SIDBI identifies niche areas of financing for tiny units

The Small Industries Development Bank of India (SIDBI) is looking at potential areas of financial support to the MSME (Micro Small and Medium Enterprises) sector.

SIDBI’s Deputy Managing Director N. K. Maini, who spoke at the SME CEO Knowledge Forum organised by UTI Mutual Fund in association with The Hindu Business Line at the Codissia Trade Fair Complex here on Friday, said that SIDBI was set up as a refinance institution initially. “We found gaps in financing over time. After undertaking a major re-positioning exercise within the organisation last year, we started looking to fill the gaps by stepping into areas that banks did not look into,” he told representatives of the MSMEs at the event.

“The Small Industries Development Bank had, in the process identified four niche areas where MSMEs need finance support,” Maini continued

“We extend support to such of those units that are into promotion of cleaner production technology and energy efficiency, in the area of receivables management, risk capital and services sector,” he said.

“All banks are comfortable funding the hard-core nut-and-bolt manufacturing companies. But there are quite a number of service sector units. These units have intangible assets and their services are based on cash flows,” he observed, adding that SIDBI has set up a special vertical for the services sector.

SIDBI has specialised transaction products to cater to the SMBs (Small and Medium Businesses), Maini said.

The MSME sector has been growing at 11-12 per cent over the last decade and this is higher than the growth rate of the country. The Credit Guarantee Fund Trust is a game changer for the MSMEs, he added.

Bhareth L. Ghia, Country Head – SME and Distribution Channel, UTI Mutual Fund said that the contribution by the 10-million-plus MSMEs in the country was significant, both on the production side and export front.

The MSMEs’ awareness of treasury management solutions is low, posing a huge dilemma to the entrepreneurs manning such units, he said, highlighting the myths about investments in MFs. He urged the participants to consider money market funds and made a broad comparison of the investment avenues.

Yogesh Dixit, Senior Director, Crisil stressed the benefits of rating enterprises. “Rated units will have access to funds from various sources, will be able to get funds at competitive rates, will help in winning government tenders, orders from both domestic and global players, besides growth and sustainability in business.’

Ratings position companies as ‘trusted’ and ‘credible’ business entities, he added.

While the number of SMEs opting for ratings is on the rise, more than 70 per cent of the rated SMEs are located in non-metro areas, he said.
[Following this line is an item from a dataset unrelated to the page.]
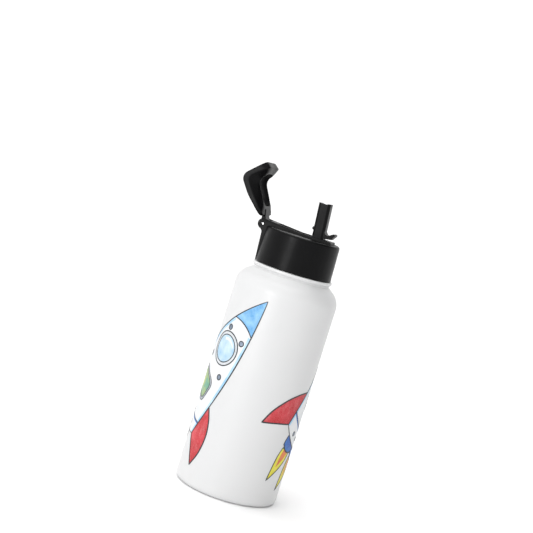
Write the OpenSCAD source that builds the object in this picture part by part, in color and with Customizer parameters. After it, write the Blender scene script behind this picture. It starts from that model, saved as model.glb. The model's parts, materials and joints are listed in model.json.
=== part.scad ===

Prashant Jain, Senior Manager (Tax), KPMG highlighted the tax compliance issues and the benefits that the MSMEs could derive by complying with tax issues.

Parthiban Sivanesan, Head, Vodafone Business Service Solutions, said use of technology would go a long way in improving the operational parameters of the MSMEs.

Aarati Krishnan, Head of Research, Business Line, moderated the event. She highlighted the trends and challenges of the large corporations and left it to the floor to deliberate on the issues concerning the SMEs.

The event was powered by Vodafone and supported by Codissia. Mahindra Geneo DC VX was the co-sponsor and Crisil and SIDBI, knowledge partners to the event.